───── SUPPLIED INFORMATION ─────

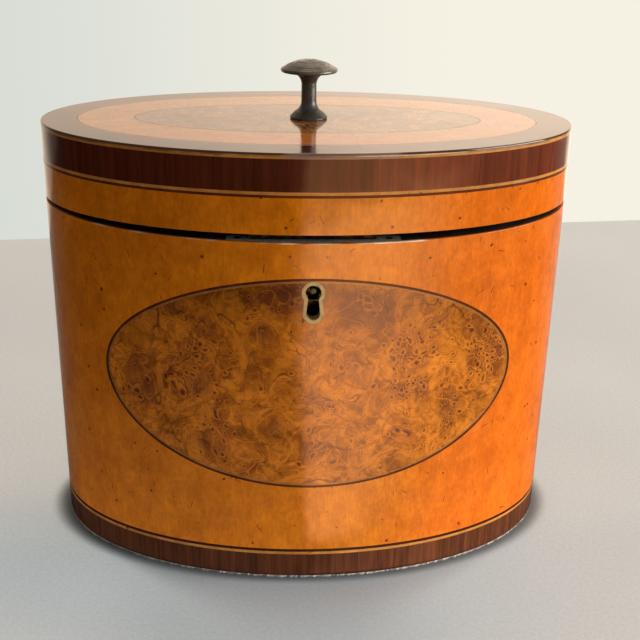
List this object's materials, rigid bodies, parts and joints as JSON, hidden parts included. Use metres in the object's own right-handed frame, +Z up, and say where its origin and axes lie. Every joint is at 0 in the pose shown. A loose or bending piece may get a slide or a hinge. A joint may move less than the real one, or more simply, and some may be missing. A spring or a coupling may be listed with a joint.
{
  "type": "tea caddy",
  "caption": "Oval veneered tea caddy with a hinged lid, turned knob, keyhole escutcheon, link-plate lock and a loose lid over the foil-lined tea compartment.",
  "frame": {"origin": "middle of the baize foot, on the surface the caddy stands on", "axes": "+X to the right along the oval's long axis, +Y from the keyhole to the hinge, +Z up"},
  "size_m": [0.15, 0.0925, 0.1403],
  "materials": {
    "pine": "bare, aged",
    "baize": "worn green-grey baize",
    "ebonised_wood": "black stained and polished",
    "tin_foil": "dull grey tea-caddy foil",
    "mahogany": "thin polish",
    "satinwood": "gloss shellac",
    "crossband_wood": "gloss shellac",
    "boxwood": "gloss shellac",
    "ebony": "gloss shellac",
    "burr_wood": "gloss shellac",
    "lining_paper": "faded paper",
    "old_brass": "tarnished",
    "dark_bronze": "dark patina, worn",
    "iron": "dark, oiled"
  },
  "bodies": {
    "caddy_body": {"carcase_wall": "pine", "base_board": "pine", "base_baize": "baize", "rim_facing": "ebonised_wood", "inner_ledge": "mahogany", "foil_lining_floor": "tin_foil", "foil_lining_wall": "tin_foil", "base_crossband": "crossband_wood", "base_string_box": "boxwood", "base_string_ebony": "ebony", "body_veneer": "satinwood", "oval_panel": "burr_wood", "oval_string_ebony": "ebony", "oval_string_box": "boxwood", "escutcheon": "old_brass", "lock_case": "old_brass", "lock_cap": "old_brass", "lock_selvedge": "old_brass", "lock_drill_pin": "iron", "lock_screws": "iron", "hinge_leaf_body": "old_brass", "hinge_pin": "iron", "hinge_screws_body": "iron"},
    "lid": {"lid_wall": "pine", "lid_rim_facing": "ebonised_wood", "lid_top_board": "pine", "lid_lining": "lining_paper", "lid_side_veneer": "satinwood", "lid_side_string_ebony": "ebony", "lid_side_string_box": "boxwood", "lid_side_crossband": "crossband_wood", "lid_edge_string": "boxwood", "lid_top_crossband": "crossband_wood", "lid_top_string_box": "boxwood", "lid_top_string_ebony": "ebony", "lid_top_satinwood": "satinwood", "lid_burr_string_ebony": "ebony", "lid_burr_string_box": "boxwood", "lid_burr_oval": "burr_wood", "lid_knob": "dark_bronze", "knob_washer": "dark_bronze", "knob_nut": "dark_bronze", "hinge_leaf_lid": "old_brass", "hinge_screws_lid": "iron", "link_plate": "old_brass", "link_plate_screws": "iron"},
    "inner_lid": {"inner_lid_board": "mahogany", "inner_lid_veneer": "satinwood", "inner_lid_foil": "tin_foil", "inner_lid_knob": "ebony"},
    "bolt": {"lock_bolt": "old_brass", "lock_spring": "iron"}
  },
  "joints": [
    {"name": "lid_hinge", "type": "hinge", "parent": "caddy_body", "child": "lid", "pos_m": [0, 0.044, 0.10175], "axis": [-1, 0, 0], "range_deg": [0, 98]},
    {"name": "inner_lid_lift", "type": "slide", "parent": "caddy_body", "child": "inner_lid", "axis": [0, 0, 1], "range_m": [0, 0.06]},
    {"name": "lock_bolt_slide", "type": "slide", "parent": "caddy_body", "child": "bolt", "axis": [1, 0, 0], "range_m": [0, 0.0032]}
  ],
  "couplings": [
    {"joint": "inner_lid_lift", "follows": "lid_hinge", "m_per_rad": 0.035}
  ]
}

─────

Repeat the data verbatim.

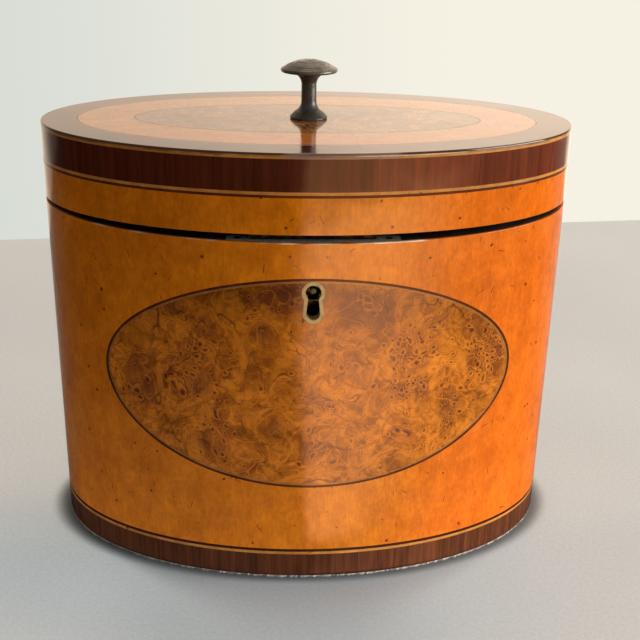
List this object's materials, rigid bodies, parts and joints as JSON, hidden parts included. Use metres in the object's own right-handed frame, +Z up, and say where its origin and axes lie. Every joint is at 0 in the pose shown. A loose or bending piece may get a slide or a hinge. A joint may move less than the real one, or more simply, and some may be missing. A spring or a coupling may be listed with a joint.
{
  "type": "tea caddy",
  "caption": "Oval veneered tea caddy with a hinged lid, turned knob, keyhole escutcheon, link-plate lock and a loose lid over the foil-lined tea compartment.",
  "frame": {"origin": "middle of the baize foot, on the surface the caddy stands on", "axes": "+X to the right along the oval's long axis, +Y from the keyhole to the hinge, +Z up"},
  "size_m": [0.15, 0.0925, 0.1403],
  "materials": {
    "pine": "bare, aged",
    "baize": "worn green-grey baize",
    "ebonised_wood": "black stained and polished",
    "tin_foil": "dull grey tea-caddy foil",
    "mahogany": "thin polish",
    "satinwood": "gloss shellac",
    "crossband_wood": "gloss shellac",
    "boxwood": "gloss shellac",
    "ebony": "gloss shellac",
    "burr_wood": "gloss shellac",
    "lining_paper": "faded paper",
    "old_brass": "tarnished",
    "dark_bronze": "dark patina, worn",
    "iron": "dark, oiled"
  },
  "bodies": {
    "caddy_body": {"carcase_wall": "pine", "base_board": "pine", "base_baize": "baize", "rim_facing": "ebonised_wood", "inner_ledge": "mahogany", "foil_lining_floor": "tin_foil", "foil_lining_wall": "tin_foil", "base_crossband": "crossband_wood", "base_string_box": "boxwood", "base_string_ebony": "ebony", "body_veneer": "satinwood", "oval_panel": "burr_wood", "oval_string_ebony": "ebony", "oval_string_box": "boxwood", "escutcheon": "old_brass", "lock_case": "old_brass", "lock_cap": "old_brass", "lock_selvedge": "old_brass", "lock_drill_pin": "iron", "lock_screws": "iron", "hinge_leaf_body": "old_brass", "hinge_pin": "iron", "hinge_screws_body": "iron"},
    "lid": {"lid_wall": "pine", "lid_rim_facing": "ebonised_wood", "lid_top_board": "pine", "lid_lining": "lining_paper", "lid_side_veneer": "satinwood", "lid_side_string_ebony": "ebony", "lid_side_string_box": "boxwood", "lid_side_crossband": "crossband_wood", "lid_edge_string": "boxwood", "lid_top_crossband": "crossband_wood", "lid_top_string_box": "boxwood", "lid_top_string_ebony": "ebony", "lid_top_satinwood": "satinwood", "lid_burr_string_ebony": "ebony", "lid_burr_string_box": "boxwood", "lid_burr_oval": "burr_wood", "lid_knob": "dark_bronze", "knob_washer": "dark_bronze", "knob_nut": "dark_bronze", "hinge_leaf_lid": "old_brass", "hinge_screws_lid": "iron", "link_plate": "old_brass", "link_plate_screws": "iron"},
    "inner_lid": {"inner_lid_board": "mahogany", "inner_lid_veneer": "satinwood", "inner_lid_foil": "tin_foil", "inner_lid_knob": "ebony"},
    "bolt": {"lock_bolt": "old_brass", "lock_spring": "iron"}
  },
  "joints": [
    {"name": "lid_hinge", "type": "hinge", "parent": "caddy_body", "child": "lid", "pos_m": [0, 0.044, 0.10175], "axis": [-1, 0, 0], "range_deg": [0, 98]},
    {"name": "inner_lid_lift", "type": "slide", "parent": "caddy_body", "child": "inner_lid", "axis": [0, 0, 1], "range_m": [0, 0.06]},
    {"name": "lock_bolt_slide", "type": "slide", "parent": "caddy_body", "child": "bolt", "axis": [1, 0, 0], "range_m": [0, 0.0032]}
  ],
  "couplings": [
    {"joint": "inner_lid_lift", "follows": "lid_hinge", "m_per_rad": 0.035}
  ]
}